# Title

In [None]:
%config InteractiveShell.ast_node_interactivity='last_expr_or_assign'  # always print last expr.
%config InlineBackend.figure_format = 'svg'
%load_ext autoreload
%autoreload 2
%matplotlib inline

import logging

logging.basicConfig(level=logging.INFO)

In [None]:
import numpy as np

np.set_printoptions(precision=4, floatmode="fixed", suppress=True)
rng = np.random.default_rng()

In [None]:
import pandas as pd

df = pd.read_csv(
    "/home/rscholz/Projects/KIWI/Baselines/TemporalFusionTransformer/electricity/data/electricity/hourly_electricity.csv"
)

In [None]:
valid_boundary = 1315
test_boundary = 1339
index = df["days_from_start"]
train = df.loc[index < valid_boundary]
valid = df.loc[(index >= valid_boundary - 7) & (index < test_boundary)]
test = df.loc[index >= test_boundary - 7]

In [None]:
import tsdm

DS = tsdm.datasets.Electricity()
ds = DS.dataset.resample("1h").mean()

In [None]:
ds = ds[("2014-01-01" <= ds.index) & (ds.index < "2014-09-08")]

In [None]:
t_start = pd.Timestamp("2014-01-01")
t_train = pd.Timestamp("2014-08-08")
t_valid = pd.Timestamp("2014-09-01")
t_score = pd.Timestamp("2014-09-08")

train_index = ("2014-01-01" <= ds.index) & (ds.index < "2014-08-08")
valid_index = ("2014-08-08" <= ds.index) & (ds.index < "2014-09-01")
score_index = ("2014-09-01" <= ds.index) & (ds.index < "2014-09-08")
total_index = ("2014-01-01" <= ds.index) & (ds.index < "2014-09-08")
joint_index = train_index | valid_index
total_index = train_index | valid_index | score_index

assert all(
    (train_index.astype(int) + valid_index.astype(int) + score_index.astype(int))
    == (train_index | valid_index | score_index)
)

## Standardization

We need Sampler object, that samples indices

t_start, t_mid, t_stop

Signifying observation and forecasting horizon.
Furthermore, we need to know the stride, i.e. how much to advance this window in time.

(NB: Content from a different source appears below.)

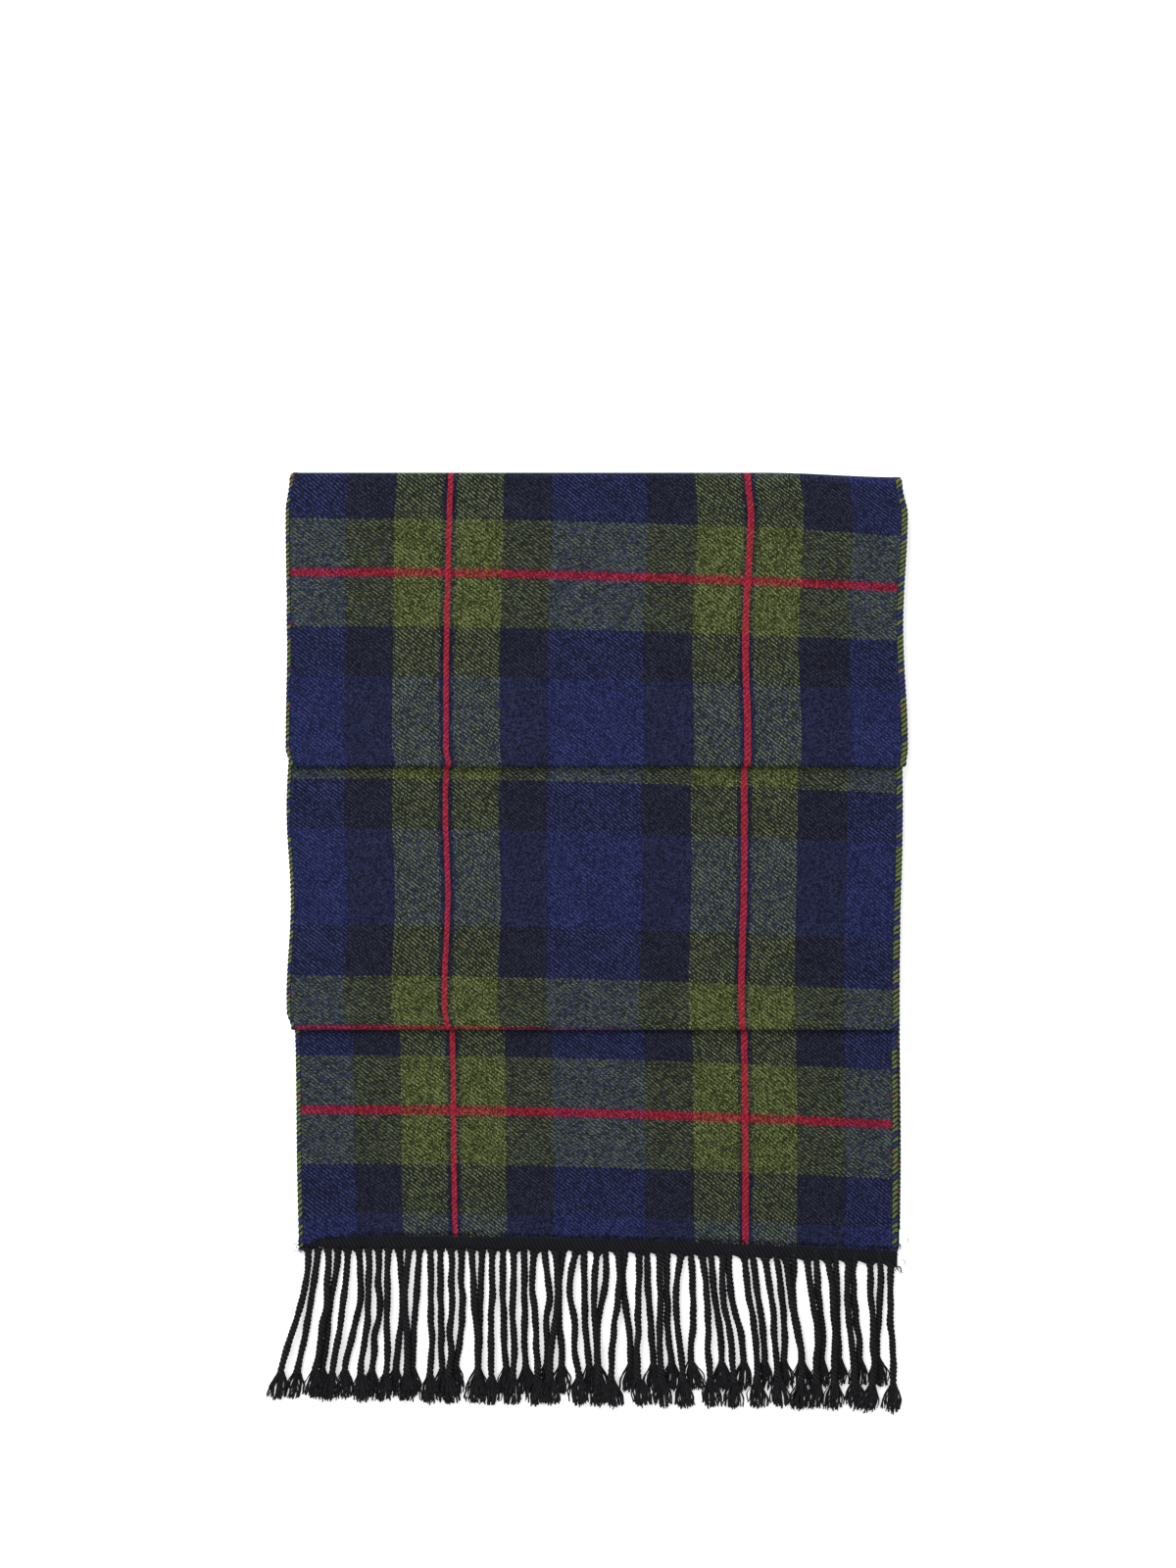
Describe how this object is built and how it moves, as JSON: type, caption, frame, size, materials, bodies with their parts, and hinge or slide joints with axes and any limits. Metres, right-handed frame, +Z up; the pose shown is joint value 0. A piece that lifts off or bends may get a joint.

Finally, we need to know what to do with the final slice of the data which may not accomodate a full window.

- starting index
- stopping index
   - alternatively a dataset!

- strides

In [None]:
from collections.abc import Iterator, Sequence
from typing import Any, Optional, overload

from tsdm.random.samplers import BaseSampler

dt = np.datetime64
td = np.timedelta64


class SequenceSampler(BaseSampler):
    r"""Samples sequences of length seq_len."""

    @overload
    def __init__(self, xmin: dt, xmax: dt, stride: td, seq_len: td) -> None: ...

    @overload
    def __init__(self, xmin: int, xmax: int, stride: int, seq_len: int) -> None: ...

    @overload
    def __init__(
        self, xmin: float, xmax: float, stride: float, seq_len: float
    ) -> None: ...

    def __init__(
        self,
        data_source: Optional[Sequence] = None,
        *,
        xmin: Optional = None,
        xmax: Optional = None,
        stride,
        seq_len,
        return_mask: bool = False,
        shuffle: bool = False,
    ) -> None:
        super().__init__(data_source)

        xmin = xmin if xmin is not None else data_source[0]
        xmax = xmax if xmax is not None else data_source[-1]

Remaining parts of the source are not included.